Taking the two passages together, then, we might say that
Nietzsche sees something fundamentally creative about certain types of
discovery; or (conversely) that creative activity involves, or is even constituted by, certain types of discovery. [2] To paraphrase, Nietzsche's "creating" is discovering.
Of course Nietzsche wants to distinguish properly philosophical discovery from the lesser form of discovery engaged in by "scientific men" [wissenschaftliche Menschen], whose project Nietzsche disparages as a philosophical "mishmash," and less than "whole." (204) What's missing from the scientific picture, according to Nietzsche? In the main, an interest in the personal:
[A]mong
scholars who are really scientific men...you may really find something
like a drive for knowledge, some small, independent clockwork that,
once well wound, works on vigorously without any essential
participation from all the other drives of the scholar. The real
"interests" of the scholar therefore lie usually somewhere else....
Indeed, it is almost a matter of total indifference whether his little
machine is placed at this or that spot in science...: it does not characterize
him that he becomes this or that [specialist]. In the philosopher,
conversely, there is nothing whatever that is impersonal; and above
all, his morality bears...witness to who he is--that is, in what order of rank the innermost drives of his nature stand in relation to each other. (6)
In other words, the scientist is too impersonal, to disinterested--in a word, too "objective." (See also BGE 207.) Elsewhere, Nietzsche asks rhetorically, "What was on the mind of that god who counseled: 'Know thyself!' Did he mean: 'Cease to concern yourself!
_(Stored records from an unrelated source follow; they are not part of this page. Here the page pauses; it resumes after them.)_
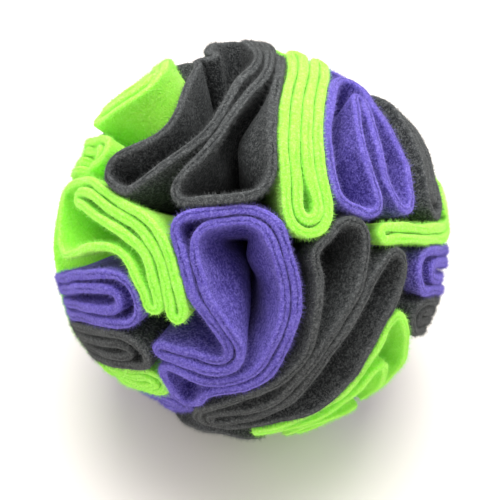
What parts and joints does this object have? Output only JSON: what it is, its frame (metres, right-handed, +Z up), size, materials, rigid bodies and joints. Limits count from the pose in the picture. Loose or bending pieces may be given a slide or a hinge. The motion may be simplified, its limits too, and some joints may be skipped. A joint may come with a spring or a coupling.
{
  "type": "dog snuffle ball",
  "caption": "Fabric snuffle ball of folded fleece circles drawn together at the middle, whose layers form pockets for hiding dry dog treats.",
  "frame": {"origin": "centre of the ball's bounding box at its base, in the plane of the small flat spot that it rests on", "axes": "+Z up, -Z out of the flat spot; a viewer stands on the -Y side and looks down at the ball, +X to their right"},
  "size_m": [0.1398, 0.14, 0.1389],
  "materials": {
    "lime_fleece": "matt napped fleece, bright lime green",
    "charcoal_fleece": "matt napped fleece, charcoal grey",
    "purple_fleece": "matt napped fleece, bluish purple"
  },
  "bodies": {
    "root": {"charcoal_circle_1": "charcoal_fleece", "charcoal_circle_2": "charcoal_fleece", "charcoal_circle_3": "charcoal_fleece", "charcoal_circle_4": "charcoal_fleece", "charcoal_circle_5": "charcoal_fleece", "charcoal_circle_6": "charcoal_fleece", "charcoal_circle_7": "charcoal_fleece", "charcoal_circle_8": "charcoal_fleece", "charcoal_circle_9": "charcoal_fleece", "charcoal_circle_10": "charcoal_fleece", "charcoal_circle_11": "charcoal_fleece", "lime_circle_1": "lime_fleece", "lime_circle_2": "lime_fleece", "lime_circle_3": "lime_fleece", "lime_circle_4": "lime_fleece", "lime_circle_5": "lime_fleece", "lime_circle_6": "lime_fleece", "lime_circle_7": "lime_fleece", "lime_circle_8": "lime_fleece", "lime_circle_9": "lime_fleece", "lime_circle_10": "lime_fleece", "lime_circle_11": "lime_fleece", "purple_circle_1": "purple_fleece", "purple_circle_2": "purple_fleece", "purple_circle_3": "purple_fleece", "purple_circle_4": "purple_fleece", "purple_circle_5": "purple_fleece", "purple_circle_6": "purple_fleece", "purple_circle_7": "purple_fleece", "purple_circle_8": "purple_fleece", "purple_circle_9": "purple_fleece", "purple_circle_10": "purple_fleece", "purple_circle_11": "purple_fleece"}
  },
  "joints": []
}
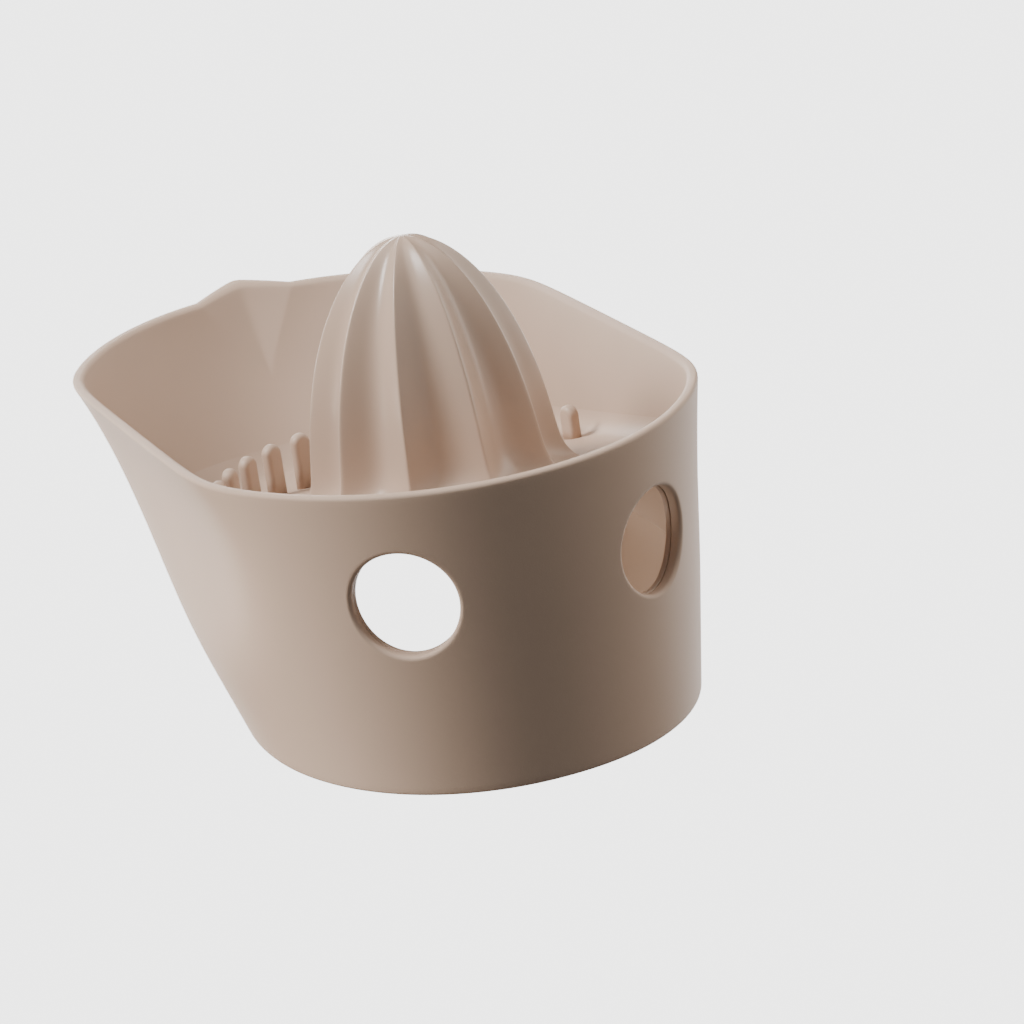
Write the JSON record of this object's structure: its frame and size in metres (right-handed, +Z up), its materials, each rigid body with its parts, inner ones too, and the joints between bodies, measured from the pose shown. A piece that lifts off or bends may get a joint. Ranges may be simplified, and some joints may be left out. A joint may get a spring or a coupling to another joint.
{
  "type": "citrus juicer",
  "caption": "Hand-held citrus juicer with a fluted reamer, a pip comb, a pouring spout and finger holes in a tapered foot.",
  "frame": {"origin": "centre of the bounding box at the table", "axes": "+Z up along the reamer, +Y towards the pouring spout, finger holes on the -Y side, mirror plane at X = 0"},
  "size_m": [0.134, 0.2367, 0.1228],
  "materials": {
    "shell": "fine matt grain",
    "tray": "smooth satin",
    "reamer": "smooth satin"
  },
  "bodies": {
    "body": {"outer_shell": "shell", "bowl_tray": "tray", "tray_skirt": "tray", "pip_comb": "tray"},
    "reamer": {"reamer_cone": "reamer"}
  },
  "joints": [
    {"name": "reamer_lift", "type": "slide", "parent": "body", "child": "reamer", "axis": [0, 0, 1], "range_m": [0, 0.06]}
  ]
}
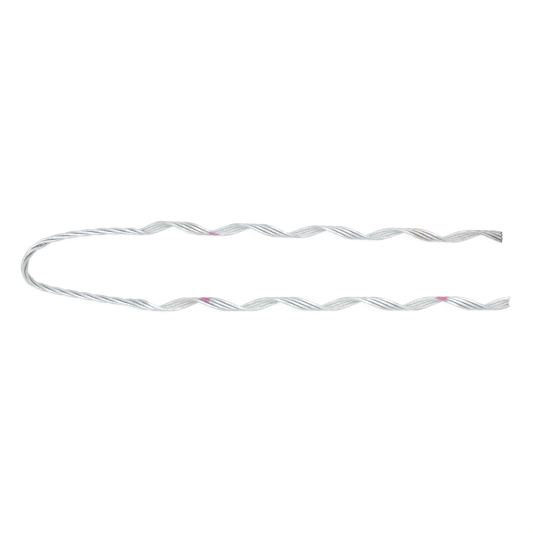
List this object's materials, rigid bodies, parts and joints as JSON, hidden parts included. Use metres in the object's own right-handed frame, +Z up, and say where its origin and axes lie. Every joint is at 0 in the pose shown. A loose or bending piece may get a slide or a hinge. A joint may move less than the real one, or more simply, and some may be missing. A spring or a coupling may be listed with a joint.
{
  "type": "guy grip dead-end",
  "caption": "Preformed guy grip dead-end: galvanised steel rods laid up as a strand round a loop, then opened side by side into wound gripping legs lined with grit.",
  "frame": {"origin": "middle of the laid-up strand at the crown of the loop", "axes": "+X from the loop along the legs, +Y across to the left leg, +Z up out of the plane that the grip lies in"},
  "size_m": [0.5501, 0.1227, 0.0164],
  "materials": {
    "galvanised_steel": "hot-dip galvanised, bright to dull grey",
    "bonded_grit": "light grey abrasive grit held in adhesive"
  },
  "bodies": {
    "root": {"rod_1": "galvanised_steel", "rod_2": "galvanised_steel", "rod_3": "galvanised_steel", "rod_4": "galvanised_steel", "left_grit_lining": "bonded_grit", "right_grit_lining": "bonded_grit"}
  },
  "joints": []
}
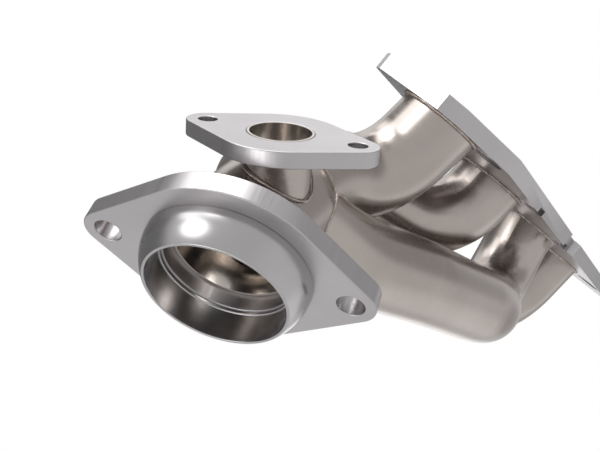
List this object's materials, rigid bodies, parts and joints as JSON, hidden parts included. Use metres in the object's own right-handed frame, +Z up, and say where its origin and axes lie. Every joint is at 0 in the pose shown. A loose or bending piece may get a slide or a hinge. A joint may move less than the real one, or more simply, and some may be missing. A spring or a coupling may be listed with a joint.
{
  "type": "exhaust header",
  "caption": "Welded tubular exhaust header: bent primary tubes run from a flat head flange into a merge collector with a ball-seat outlet flange and a small flanged side port.",
  "frame": {"origin": "middle of the row of ports on the gasket face of the head flange", "axes": "+X along the row of ports towards the collector, +Y into the engine, square to the gasket face, +Z up"},
  "size_m": [0.5241, 0.1561, 0.1375],
  "materials": {
    "stainless_tube": "satin",
    "flange_plate": "satin",
    "ball_steel": "satin",
    "weld_metal": "satin"
  },
  "bodies": {
    "root": {"head_flange": "flange_plate", "primary_tube_1": "stainless_tube", "primary_tube_2": "stainless_tube", "primary_tube_3": "stainless_tube", "primary_tube_4": "stainless_tube", "weld_port_1": "weld_metal", "weld_port_2": "weld_metal", "weld_port_3": "weld_metal", "weld_port_4": "weld_metal", "collector": "stainless_tube", "outlet_flange": "flange_plate", "ball_seat": "ball_steel", "weld_outlet": "weld_metal", "side_port_tube": "stainless_tube", "side_port_flange": "flange_plate", "weld_side_flange": "weld_metal", "weld_side_port": "weld_metal"}
  },
  "joints": []
}
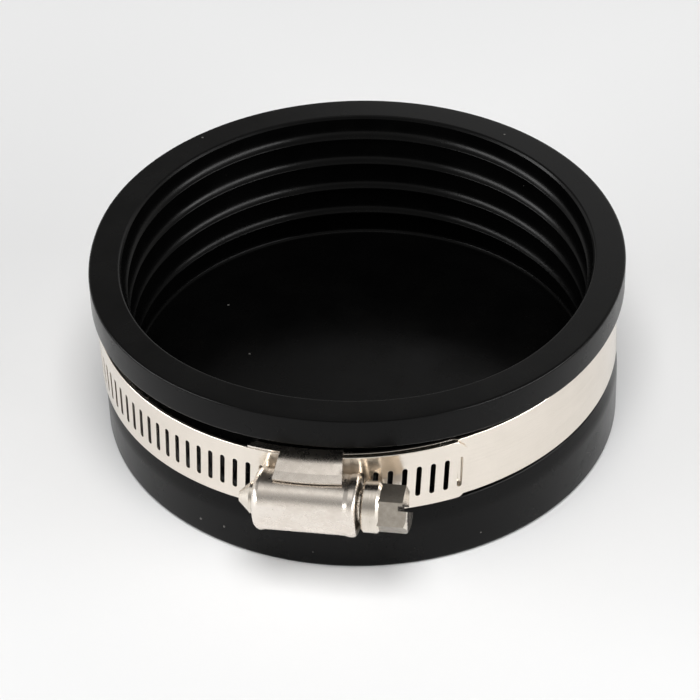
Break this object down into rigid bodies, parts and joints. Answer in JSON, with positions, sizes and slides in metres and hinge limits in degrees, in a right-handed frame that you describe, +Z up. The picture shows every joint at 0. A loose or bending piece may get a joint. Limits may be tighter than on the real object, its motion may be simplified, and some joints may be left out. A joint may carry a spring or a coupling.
{
  "type": "pipe end cap with worm-drive clamp",
  "caption": "Flexible rubber end cap for a pipe: a ribbed cup with a thick rim and a groove that holds a slotted stainless worm-drive clamp.",
  "frame": {"origin": "centre of the cap's flat base face", "axes": "+Z up along the cap's axis towards its open mouth; -Y towards the clamp's screw housing; +X the side of the screw's head"},
  "size_m": [0.124, 0.1353, 0.044],
  "materials": {
    "rubber": "satin moulded black rubber",
    "band_steel": "cold-rolled stainless strip, faint lengthwise lines",
    "housing_steel": "pressed stainless sheet, satin",
    "screw_steel": "turned and rolled stainless, bright"
  },
  "bodies": {
    "cap": {"end_cap": "rubber"},
    "clamp": {"saddle": "housing_steel", "screw_housing": "housing_steel", "band_plain": "band_steel"},
    "screw": {"worm_screw": "screw_steel"},
    "band": {"band_slotted": "band_steel"}
  },
  "joints": [
    {"name": "clamp_swivel", "type": "hinge", "parent": "cap", "child": "clamp", "pos_m": [0, 0, 0.0244], "axis": [-0.0291, 0.0057, 0.9996], "continuous": true},
    {"name": "screw_turn", "type": "hinge", "parent": "clamp", "child": "screw", "pos_m": [0.00001, -0.0663, 0.02418], "axis": [0.9996, 0.0001, 0.0291], "range_deg": [-720, 1080]},
    {"name": "band_travel", "type": "hinge", "parent": "clamp", "child": "band", "pos_m": [0, 0, 0.0244], "axis": [-0.0291, 0.0057, 0.9996], "range_deg": [-9, 6]}
  ],
  "couplings": [
    {"joint": "band_travel", "follows": "screw_turn", "ratio": -0.0083333}
  ]
}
Become objective!'" (80) For by Nietzsche's lights it is just such restricted notions of objectivity that impair the ability to "know thyself" and (thus) develop any meaningful judgment "about life and the value of life...." (205) To be philosophically whole is to move beyond the hyper-narrowly focussed objectivity of the scientific expert, to integrate a more complete range of personal concerns, and to create, to discover, the values that suit this particular life.
(To be continued...)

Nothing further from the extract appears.